Aaron Nola’s $16M option was exercised, but the Phillies ace nears free agency.
Recent contracts may suggest that the market for starting pitching is thin — causing teams to overpay for pitching depth. If the Philadelphia Phillies want to avoid overpaying for starting pitching in 2024 and beyond, they should lock up Aaron Nola sooner rather than later.
Some notable, recently signed starters include Mike Clevinger, Matthew Boyd, and Zach Eflin. While all have experienced big-league success, they also have their share of risks:
- Clevinger pitched with the San Diego Padres in 2022 after battling arm injuries the previous few seasons. The 31-year-old had a lackluster 4.33 ERA last year, yet received a one-year, $12 million deal from the Chicago White Sox. He also hasn’t thrown more than 200 innings since 2018.
- Boyd has been less consistent than Clevinger, pitching fewer than 80 innings in his past three seasons. In 2022, Boyd threw just 13 1/3 innings. The left-hander also has a career 4.90 ERA. The Detroit Tigers gave him a one-year, $10 million deal.

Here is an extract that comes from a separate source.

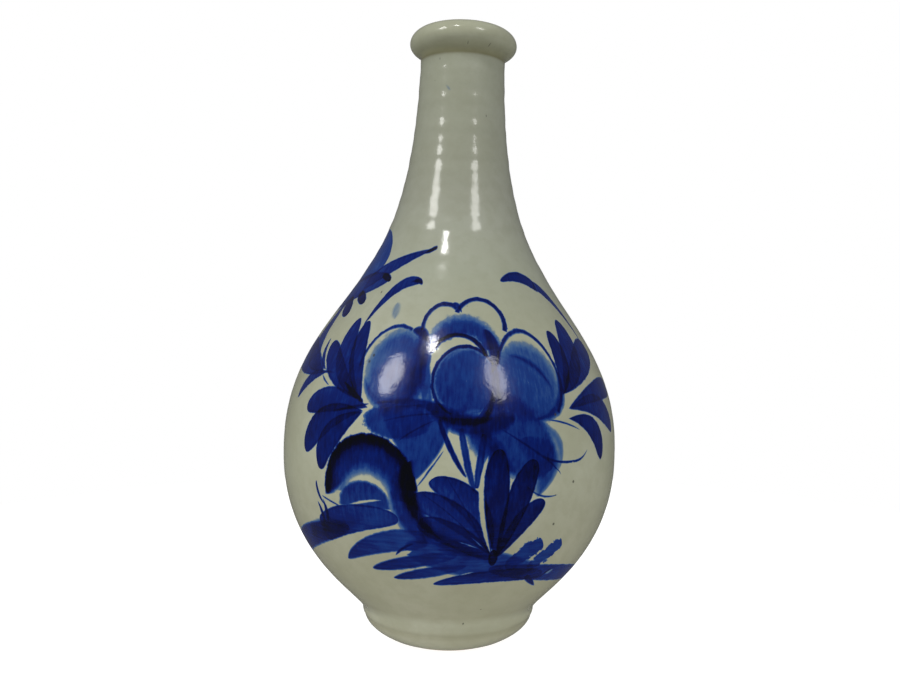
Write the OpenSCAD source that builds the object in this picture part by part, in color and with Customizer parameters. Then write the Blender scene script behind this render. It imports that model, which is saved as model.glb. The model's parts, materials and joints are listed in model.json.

- The Tampa Bay Rays signed longtime Phillies pitcher — Zach Eflin — on Thursday to a three-year, $40 million contract, the largest in the franchise’s history. Eflin has shown flashes of potential, but his biggest issue has always been an inability to stay healthy.
This brings us to the case of signing Nola before he hits free agency after the 2023 season. Considering the aforementioned pitchers — with histories of injuries and inconsistent results — are picking up contracts of $10 million a year or more, a pitcher of Nola’s caliber will command a much larger contract.
Overall, Nola has been a top-10 National League pitcher for the last few years, and he finished fourth in Cy Young voting this season — ranking third in strikeouts and fourth in WHIP in the National League. According to Baseball-Reference, Nola also led the Phillies’ all-time pitching in K/9 in the shortened 2020 season. He topped all Phillies pitching in team history in K/BB in 2022.
Nola’s career has been scrutinized for lacking success in big-game situations. He put that to rest at the end of last season and postseason — with the exception of his World Series starts. People can say what they want, but Nola has been an effective pitcher since joining the Phillies rotation in 2015. It is time to sign him long-term.
The old Phillies’ old ways of signing quality starting pitchers to three-year deals are probably gone, so the organization will probably have to look at a Zack Wheeler-length contract of four or five years. The way the starting pitching market is inflating, it will likely take an average annual contract of $20 million or more to sign Nola long-term. He would surely get more than that on the open market.